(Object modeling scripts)
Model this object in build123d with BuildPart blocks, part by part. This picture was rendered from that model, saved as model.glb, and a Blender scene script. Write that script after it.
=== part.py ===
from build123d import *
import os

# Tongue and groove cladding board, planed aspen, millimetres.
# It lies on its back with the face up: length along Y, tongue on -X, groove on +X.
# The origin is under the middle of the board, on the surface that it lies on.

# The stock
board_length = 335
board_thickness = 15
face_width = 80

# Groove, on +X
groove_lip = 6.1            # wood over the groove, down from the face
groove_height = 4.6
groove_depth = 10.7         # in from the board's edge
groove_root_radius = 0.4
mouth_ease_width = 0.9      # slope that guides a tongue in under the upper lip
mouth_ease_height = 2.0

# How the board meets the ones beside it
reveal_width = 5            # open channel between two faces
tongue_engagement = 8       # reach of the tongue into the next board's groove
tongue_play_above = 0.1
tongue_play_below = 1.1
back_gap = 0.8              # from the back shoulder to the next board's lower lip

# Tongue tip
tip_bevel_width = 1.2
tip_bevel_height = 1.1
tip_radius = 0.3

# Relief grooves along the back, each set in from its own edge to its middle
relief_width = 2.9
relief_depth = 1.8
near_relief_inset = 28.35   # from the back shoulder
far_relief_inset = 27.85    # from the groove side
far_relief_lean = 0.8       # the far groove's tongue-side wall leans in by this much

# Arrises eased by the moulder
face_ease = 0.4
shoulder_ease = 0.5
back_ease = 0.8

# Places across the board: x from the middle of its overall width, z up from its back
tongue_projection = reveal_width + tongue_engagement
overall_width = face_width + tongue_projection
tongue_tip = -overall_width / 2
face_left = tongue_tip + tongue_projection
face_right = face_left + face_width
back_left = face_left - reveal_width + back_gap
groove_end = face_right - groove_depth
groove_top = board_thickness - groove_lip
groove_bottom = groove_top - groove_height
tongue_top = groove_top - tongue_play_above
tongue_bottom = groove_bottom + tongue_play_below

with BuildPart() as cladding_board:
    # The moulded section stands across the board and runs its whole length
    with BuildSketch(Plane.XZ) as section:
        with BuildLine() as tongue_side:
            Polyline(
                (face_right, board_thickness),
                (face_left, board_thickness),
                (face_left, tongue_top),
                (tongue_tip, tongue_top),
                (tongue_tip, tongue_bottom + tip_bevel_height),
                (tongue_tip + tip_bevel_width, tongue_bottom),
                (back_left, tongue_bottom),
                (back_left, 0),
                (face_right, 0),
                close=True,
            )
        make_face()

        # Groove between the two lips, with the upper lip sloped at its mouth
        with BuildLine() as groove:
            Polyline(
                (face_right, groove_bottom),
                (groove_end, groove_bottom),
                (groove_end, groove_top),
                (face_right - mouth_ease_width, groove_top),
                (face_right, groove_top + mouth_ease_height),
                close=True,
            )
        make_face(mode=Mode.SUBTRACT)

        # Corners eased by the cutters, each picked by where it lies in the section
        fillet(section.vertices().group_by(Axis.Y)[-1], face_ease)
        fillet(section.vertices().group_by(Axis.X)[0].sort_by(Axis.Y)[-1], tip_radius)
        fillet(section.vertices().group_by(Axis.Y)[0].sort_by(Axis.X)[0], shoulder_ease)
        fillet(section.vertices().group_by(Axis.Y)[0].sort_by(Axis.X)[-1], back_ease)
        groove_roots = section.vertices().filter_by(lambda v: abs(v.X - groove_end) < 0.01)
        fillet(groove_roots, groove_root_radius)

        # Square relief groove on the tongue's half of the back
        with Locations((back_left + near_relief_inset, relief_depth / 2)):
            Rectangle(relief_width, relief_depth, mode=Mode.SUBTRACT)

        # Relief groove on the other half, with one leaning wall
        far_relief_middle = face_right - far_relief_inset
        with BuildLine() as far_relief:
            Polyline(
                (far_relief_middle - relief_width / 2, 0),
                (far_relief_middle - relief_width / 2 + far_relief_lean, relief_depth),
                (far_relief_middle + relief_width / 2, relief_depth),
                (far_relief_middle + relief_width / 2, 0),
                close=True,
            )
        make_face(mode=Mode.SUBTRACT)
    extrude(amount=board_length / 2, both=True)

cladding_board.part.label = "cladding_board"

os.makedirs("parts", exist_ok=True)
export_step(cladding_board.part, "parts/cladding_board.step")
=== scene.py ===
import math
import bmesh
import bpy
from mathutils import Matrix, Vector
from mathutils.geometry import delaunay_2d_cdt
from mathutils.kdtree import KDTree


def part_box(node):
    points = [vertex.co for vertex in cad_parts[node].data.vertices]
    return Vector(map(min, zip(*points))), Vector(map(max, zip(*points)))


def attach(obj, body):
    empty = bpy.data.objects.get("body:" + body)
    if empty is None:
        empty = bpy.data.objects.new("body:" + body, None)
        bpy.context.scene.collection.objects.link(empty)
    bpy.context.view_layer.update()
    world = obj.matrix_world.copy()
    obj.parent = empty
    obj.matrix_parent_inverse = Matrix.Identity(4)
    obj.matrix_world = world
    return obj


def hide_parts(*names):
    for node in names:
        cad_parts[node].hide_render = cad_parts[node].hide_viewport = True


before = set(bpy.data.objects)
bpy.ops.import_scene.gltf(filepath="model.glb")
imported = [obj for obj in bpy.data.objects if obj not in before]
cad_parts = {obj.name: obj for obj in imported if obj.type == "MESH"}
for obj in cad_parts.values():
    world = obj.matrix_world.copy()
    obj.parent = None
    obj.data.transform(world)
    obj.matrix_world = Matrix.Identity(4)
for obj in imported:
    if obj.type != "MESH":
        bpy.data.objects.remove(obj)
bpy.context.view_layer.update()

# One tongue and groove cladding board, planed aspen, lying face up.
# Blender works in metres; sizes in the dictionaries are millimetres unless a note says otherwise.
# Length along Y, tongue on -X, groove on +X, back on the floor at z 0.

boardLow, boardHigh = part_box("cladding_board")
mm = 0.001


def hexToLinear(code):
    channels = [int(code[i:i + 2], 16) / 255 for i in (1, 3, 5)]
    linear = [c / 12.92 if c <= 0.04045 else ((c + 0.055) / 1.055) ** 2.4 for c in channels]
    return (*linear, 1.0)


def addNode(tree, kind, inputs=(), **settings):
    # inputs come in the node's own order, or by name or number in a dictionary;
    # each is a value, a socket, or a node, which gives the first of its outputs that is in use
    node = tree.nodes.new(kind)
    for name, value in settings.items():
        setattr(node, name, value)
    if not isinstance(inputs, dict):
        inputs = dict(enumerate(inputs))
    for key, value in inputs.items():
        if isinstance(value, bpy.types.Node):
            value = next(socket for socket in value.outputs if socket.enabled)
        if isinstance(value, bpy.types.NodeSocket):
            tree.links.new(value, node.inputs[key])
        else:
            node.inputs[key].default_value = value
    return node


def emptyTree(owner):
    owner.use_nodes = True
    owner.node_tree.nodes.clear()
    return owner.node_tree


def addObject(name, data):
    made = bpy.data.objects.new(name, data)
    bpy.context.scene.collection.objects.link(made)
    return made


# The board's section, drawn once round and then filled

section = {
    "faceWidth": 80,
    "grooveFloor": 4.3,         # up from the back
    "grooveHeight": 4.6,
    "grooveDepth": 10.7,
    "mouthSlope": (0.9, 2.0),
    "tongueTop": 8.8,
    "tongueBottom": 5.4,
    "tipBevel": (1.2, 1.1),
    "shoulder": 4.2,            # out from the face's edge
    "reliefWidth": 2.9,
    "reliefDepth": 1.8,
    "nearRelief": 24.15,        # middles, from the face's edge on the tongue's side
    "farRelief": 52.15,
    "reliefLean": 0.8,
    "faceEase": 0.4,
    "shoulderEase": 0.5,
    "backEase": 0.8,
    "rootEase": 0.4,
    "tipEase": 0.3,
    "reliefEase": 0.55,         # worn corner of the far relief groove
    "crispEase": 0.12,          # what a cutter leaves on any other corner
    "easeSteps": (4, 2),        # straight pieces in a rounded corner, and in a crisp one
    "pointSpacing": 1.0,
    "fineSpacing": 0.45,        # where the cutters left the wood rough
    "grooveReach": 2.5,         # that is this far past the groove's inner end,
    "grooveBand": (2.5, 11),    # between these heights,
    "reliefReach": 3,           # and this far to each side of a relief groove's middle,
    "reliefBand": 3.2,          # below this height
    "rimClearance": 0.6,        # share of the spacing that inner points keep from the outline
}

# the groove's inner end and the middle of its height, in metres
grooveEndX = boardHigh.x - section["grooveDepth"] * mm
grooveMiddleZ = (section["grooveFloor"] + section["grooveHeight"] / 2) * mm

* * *

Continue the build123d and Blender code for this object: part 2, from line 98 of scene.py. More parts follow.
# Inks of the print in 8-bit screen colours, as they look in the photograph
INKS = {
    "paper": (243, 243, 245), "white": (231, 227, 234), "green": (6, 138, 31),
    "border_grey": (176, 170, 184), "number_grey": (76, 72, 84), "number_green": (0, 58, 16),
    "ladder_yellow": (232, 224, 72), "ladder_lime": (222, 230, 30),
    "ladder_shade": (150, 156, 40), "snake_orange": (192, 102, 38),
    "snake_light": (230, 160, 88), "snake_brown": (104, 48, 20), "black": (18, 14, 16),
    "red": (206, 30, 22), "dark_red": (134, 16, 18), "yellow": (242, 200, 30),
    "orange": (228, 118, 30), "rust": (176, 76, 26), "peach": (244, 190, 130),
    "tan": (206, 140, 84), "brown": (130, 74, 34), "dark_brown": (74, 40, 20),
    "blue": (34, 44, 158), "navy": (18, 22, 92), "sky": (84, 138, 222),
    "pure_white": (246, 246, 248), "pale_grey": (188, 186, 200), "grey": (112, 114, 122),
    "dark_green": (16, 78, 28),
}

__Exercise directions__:
Write out exactly the lines from the one with "bpy.context.scene.collection.objects.link(empty)" through the one with "return owner.node_tree", including both, and no others.

__Solution for this task__:
        bpy.context.scene.collection.objects.link(empty)
    bpy.context.view_layer.update()
    world = obj.matrix_world.copy()
    obj.parent = empty
    obj.matrix_parent_inverse = Matrix.Identity(4)
    obj.matrix_world = world
    return obj


def hide_parts(*names):
    for node in names:
        cad_parts[node].hide_render = cad_parts[node].hide_viewport = True


before = set(bpy.data.objects)
bpy.ops.import_scene.gltf(filepath="model.glb")
imported = [obj for obj in bpy.data.objects if obj not in before]
cad_parts = {obj.name: obj for obj in imported if obj.type == "MESH"}
for obj in cad_parts.values():
    world = obj.matrix_world.copy()
    obj.parent = None
    obj.data.transform(world)
    obj.matrix_world = Matrix.Identity(4)
for obj in imported:
    if obj.type != "MESH":
        bpy.data.objects.remove(obj)
bpy.context.view_layer.update()

# One tongue and groove cladding board, planed aspen, lying face up.
# Blender works in metres; sizes in the dictionaries are millimetres unless a note says otherwise.
# Length along Y, tongue on -X, groove on +X, back on the floor at z 0.

boardLow, boardHigh = part_box("cladding_board")
mm = 0.001


def hexToLinear(code):
    channels = [int(code[i:i + 2], 16) / 255 for i in (1, 3, 5)]
    linear = [c / 12.92 if c <= 0.04045 else ((c + 0.055) / 1.055) ** 2.4 for c in channels]
    return (*linear, 1.0)


def addNode(tree, kind, inputs=(), **settings):
    # inputs come in the node's own order, or by name or number in a dictionary;
    # each is a value, a socket, or a node, which gives the first of its outputs that is in use
    node = tree.nodes.new(kind)
    for name, value in settings.items():
        setattr(node, name, value)
    if not isinstance(inputs, dict):
        inputs = dict(enumerate(inputs))
    for key, value in inputs.items():
        if isinstance(value, bpy.types.Node):
            value = next(socket for socket in value.outputs if socket.enabled)
        if isinstance(value, bpy.types.NodeSocket):
            tree.links.new(value, node.inputs[key])
        else:
            node.inputs[key].default_value = value
    return node


def emptyTree(owner):
    owner.use_nodes = True
    owner.node_tree.nodes.clear()
    return owner.node_tree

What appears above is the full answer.